Exosomal miRNA: Small Molecules, Big Impact in Colorectal Cancer

Abstract

Colorectal cancer (CRC) is one of the major causes of cancer-related deaths worldwide. Tumor microenvironment (TME) contains many cell types including stromal cells, immune cells, and endothelial cells. The TME modulation explains the heterogeneity of response to therapy observed in patients. In this context, exosomes are emerging as major contributors in cancer biology. Indeed, exosomes are implicated in tumor proliferation, angiogenesis, invasion, and premetastatic niche formation. They contain bioactive molecules such as proteins, lipids, and RNAs. More recently, many studies on exosomes have focused on miRNAs, small noncoding RNA molecules able to influence protein expression. In this review, we describe miRNAs transported by exosomes in the context of CRC and discuss their influence on TME and their potential as circulating biomarkers. This overview underlines emerging roles for exosomal miRNAs in cancer research for the near future.

Figure 1

Scheme of exosome biogenesis, composition, and major role in TME modification, in the context of CRC. The biogenesis of exosomes involves 4 different steps: (1) the membrane invagination; (2) endosome formation; (3) generation of the exosome precursors, called intraluminal vesicles (ILVs), by inward budding of endosomes (these accumulations of ILVs are termed as multivesicular bodies (MVBs)); and (4) the fusion of MVBs with the plasma membrane release the ILVs in the extracellular space by exocytosis and become exosomes.

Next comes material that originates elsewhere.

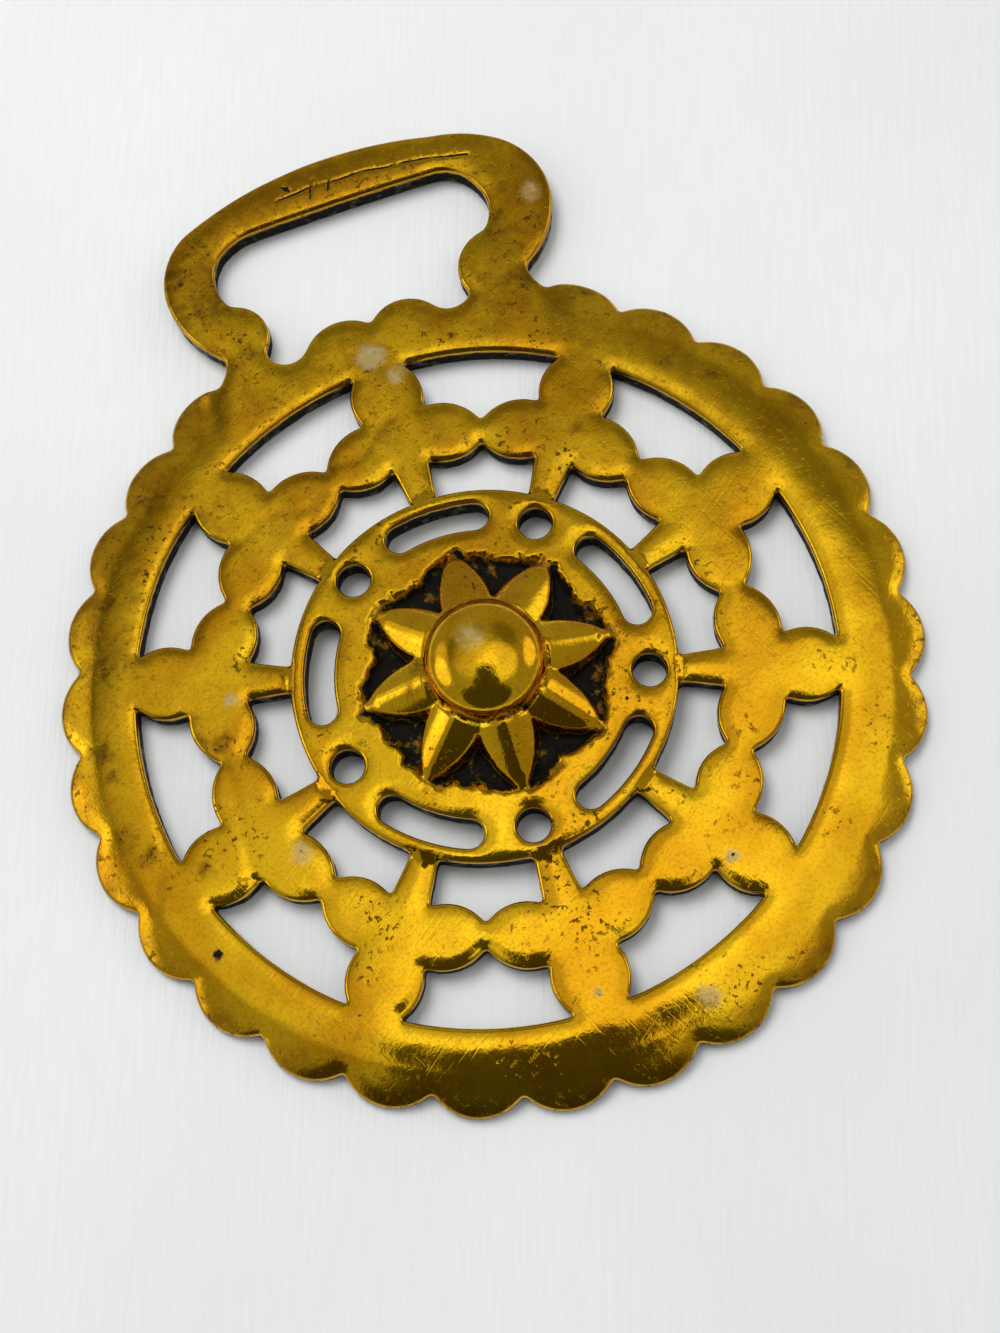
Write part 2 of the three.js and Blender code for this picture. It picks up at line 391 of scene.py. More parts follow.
def petal_top(along, across, shape):
    """Height of a petal, rounded over a ridge that falls towards the tip."""
    ridge = TIP_Z + (TIP_R - along) * math.tan(shape.ridge_slope)
    ridge = ridge - TIP_DROP * smooth(TIP_DROP_RUN, 0.0, TIP_R - along)
    side = np.sqrt(across ** 2 + RIDGE_ROUND ** 2) - RIDGE_ROUND
    return ridge - shape.petal_fall / MM * (side / PETAL_SIDE) ** PETAL_ROUNDNESS


def worn_bed_rim(local, rough):
    """Radius of the bed's ragged rim, which draws in between the petals."""
    between = 0.5 - 0.5 * np.cos(PETALS * np.angle(local))
    return BED_RIM_R - BED_DRAWN_IN * between + BED_RAGGED * rough


def boss_height(radius, shape):
    """A dome whose top is a little flatter than a sphere's."""
    power = shape.boss_squareness
    share = np.clip(radius / BOSS_FOOT_R, 0, 1)
    rise = shape.boss_rise / MM
    return BOSS_TOP - rise * (1 - (1 - share ** power) ** (1 / power))


def star_height(points, ground, rough, shape):
    """Bed, petals and boss, over the ground of the centre plate."""
    local = points - STAR_MIDDLE
    radius = np.abs(local)
    worn_rim = worn_bed_rim(local, rough)
    dish = smooth(worn_rim, worn_rim - BED_SLOPE, radius)
    grit = waves(points, wavelength=0.55, seed=11, octaves=3)
    bed = ground + (BED_FLOOR - ground + 0.10 * rough + 0.16 * grit) * dish
    along, across = petal_place(points)
    spare = petal_half_width(along) - np.abs(across)
    top = petal_top(along, across, shape)
    past_edge = np.minimum(spare - 0.10, 0)
    past_tip = np.clip(along - TIP_R, 0, None)
    flank = top + (past_edge - past_tip) * shape.flank_slope
    flank = flank - rounding(np.clip(spare, 0, None), width=0.35, depth=0.12)
    petals = np.where(along > 0.93 * NOTCH_R, flank, top)
    height = softer_max(petals, bed, width=0.10)
    height = height - SEAM_DEPTH * groove(radius - BOSS_FOOT_R - 0.10, width=0.16)
    boss = np.where(radius < BOSS_FOOT_R, boss_height(radius, shape), -np.inf)
    return np.maximum(height, boss)


def to_hole(points, middle):
    return np.abs(points - polar(HOLE_PITCH_R, middle)) - HOLE_R


def to_slot(points, middle):
    turned = points * polar(1, -middle)
    half = math.radians(SLOT_HALF)
    angle = np.clip(np.angle(turned), -half, half)
    return np.abs(turned - SLOT_R * np.exp(1j * angle)) - SLOT_WIDTH / 2


def centre_height(points, shape):
    """The centre plate, gently crowned, with its rim, slots and holes rounded over."""
    radius = np.abs(points)
    gap = CENTRE_R - radius
    for i in range(PIERCINGS):
        middle = 90 + PIERCING_TURN + i * 360 / PIERCINGS
        gap = np.minimum(gap, to_slot(points, middle))
        gap = np.minimum(gap, to_hole(points, middle + 180 / PIERCINGS))
    gap = np.maximum(gap, 0)
    crown = shape.centre_crown / MM * (1 - (radius / CENTRE_R) ** 2)
    return CENTRE_TOP + crown - bevel(gap, shape)


def bevel(to_edge, shape):
    """The hand-filed slope along an edge, and the small worn rounding that ends it."""
    share = np.clip(1 - to_edge * MM / shape.bevel_width, 0, 1)
    filed = shape.bevel_depth / MM * share ** 1.4
    return filed + rounding(to_edge, shape.round_width / MM, shape.round_depth / MM)


def rim_fall(radius, shape):
    """The rim leans outwards a little, then the scallops lean more."""
    lean = math.tan(shape.rim_lean)
    inner = np.clip(radius, RIM_FALL_R, SCALLOP_FOOT_R) - RIM_FALL_R
    span = SCALLOP_FOOT_R - RIM_FALL_R
    outer = np.clip(radius, SCALLOP_FOOT_R, CREST_R) - SCALLOP_FOOT_R
    turn = 1 - np.exp(-outer / SCALLOP_TURN)
    extra = math.tan(shape.scallop_lean) - lean
    return lean * (inner ** 2 / (2 * span) + outer) + extra * (outer - SCALLOP_TURN * turn)


def plate_height(points, to_edge, shape):
    """The frame and loop: bevelled edges, cushioned faces and the rim's fall to the scallops."""
    cushion = shape.cushion / MM * (1 - np.clip(to_edge / CUSHION_RUN, 0, 1)) ** 2
    local = points - EDGE_MIDDLE
    off_loop = np.abs(np.degrees(np.angle(local / 1j)))
    slope = rim_fall(np.abs(local), shape) * smooth(*LOOP_FEET, off_loop)
    height = PLATE_TOP - bevel(to_edge, shape) - cushion - slope
    step = np.abs(points) - CENTRE_R
    fillet = FILLET_RISE * (1 - np.clip(step / FILLET_RUN, 0, 1)) ** 2
    return height + np.where(step >= 0, fillet, 0)


def surface_height(points, to_edge, shape):
    """Height of the face, with the unevenness of a casting filed and buffed by hand."""
    rough = waves(points, wavelength=1.3, seed=1, octaves=3)
    height = plate_height(points, to_edge, shape)
    middle = np.abs(points) < CENTRE_R + 1e-3
    centre = centre_height(points[middle], shape)
    centre = np.where(
        np.abs(points[middle]) < STAR_REACH,
        star_height(points[middle], centre, rough[middle], shape),
        centre,
    )
    height[middle] = centre
    swell = waves(points, wavelength=9.0, seed=2) + 0.35 * waves(points, wavelength=3.2, seed=3)
    height = height + swell * shape.unevenness / MM - creases(points, shape)
    return np.minimum(height, BOSS_TOP), rough


# Shallow folds left by the buffing wheel, each from one place to another on the plan
CREASES = (
    (-23.6 + 0.0j, -23.7 - 11.0j),
    (-18.0 + 18.9j, -10.5 + 20.2j),
    (-13.5 + 15.5j, -8.0 + 22.0j),
    (-8.0 + 22.0j, -1.0 + 25.3j),
    (-27.5 + 3.0j, -32.5 - 12.0j),
    (-31.0 - 12.0j, -27.0 - 20.0j),
)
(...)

Composition: exosomes are composed of different types of enzymes and proteins involved in adhesion, intracellular signaling, immunostimulatory molecules, multivesicular body (MVB) formation, and heat shock proteins (HSPs). Exosomes contain nucleic acids, including miRNA, mRNA, DNA, and small noncoding RNA (snRNA and tRNA). In addition to direct interactions between CRC cells and TME, exosomes, especially exosomal miRNAs, play a key role in the cross talk between cells in TME. CRC cells can release exosomes that will modify TME cells and promote tumor growth, metastasis formation, and chemoresistance. Inversely, stromal cells can also release exosomes that influence tumor cell metabolism. Differential expression of miRNAs within exosomes could also be useful in CRC as biomarker for diagnosis and monitoring.

Figure 2

Proposed models for the role of exosomal miR-21 in CRC development. (a) Fibroblast-derived exosomes have an effect on CRC cells. The internalization of normal fibroblast- (NOF-) derived exosomes into CRC cells leads to an increase of cellular miR-21 and to the activation of phospho-Erk/Akt pathway, leading to oxaliplatin resistance. (b) CRC cells release miR-21-containing exosomes that are able to inhibit endothelial progenitor cell (EPC) IL6R mRNA transcription, leading to a reduced migration, proliferation, and invasion and favoring thrombosis in CRC. (c) Cancer-associated fibroblasts (CAFs) secrete miR-21-overexpressing exosomes which increase liver metastases. Tumor-associated macrophages (TAMs) also release miR-21-containing exosomes that can negatively regulate BRG1 mRNA in CRC cells and lead to an increased migration and proliferation.

Figure 3

Proposed models for the dual roles of exosomal miR-200 family members on TME in CRC. (a) Upon decitabine (DAC) treatment, CRC cells enter a MET process that stimulates the release of miR-141/miR-200c enriched exosomes. (b) In endothelial cells, exosomal miR-200c, -141, and -429 can also inhibit the expression of transcription factors belonging to the ZEB family, activators of EMT. (c) On the contrary, 5-FU-resistant CRC cells release exosomes without miR-200 family members, favoring EMT. (d) CRC cells exposed to TGF-β1 release miR-200b-enriched exosomes that inhibit p27/kip mRNA, leading to an increased proliferation.

Figure 4

Proposed models for the effects of exosomal miR-1246 on the TME. p53 mutations resulting in gain of function (GOF) in CRC cells induce the release miR-1246-overexpressing exosomes. Exosomal miR-1246 can induce a switch of macrophage phenotype towards a tumor-associated phenotype (TAM), modifying tumor inflammatory state. It leads to a decreased secretion of proinflammatory and increased secretion of anti-inflammatory cytokines. TAMs also present enhanced ECM degradation, migration, and invasion properties. Exosomes are represented as small orange circles.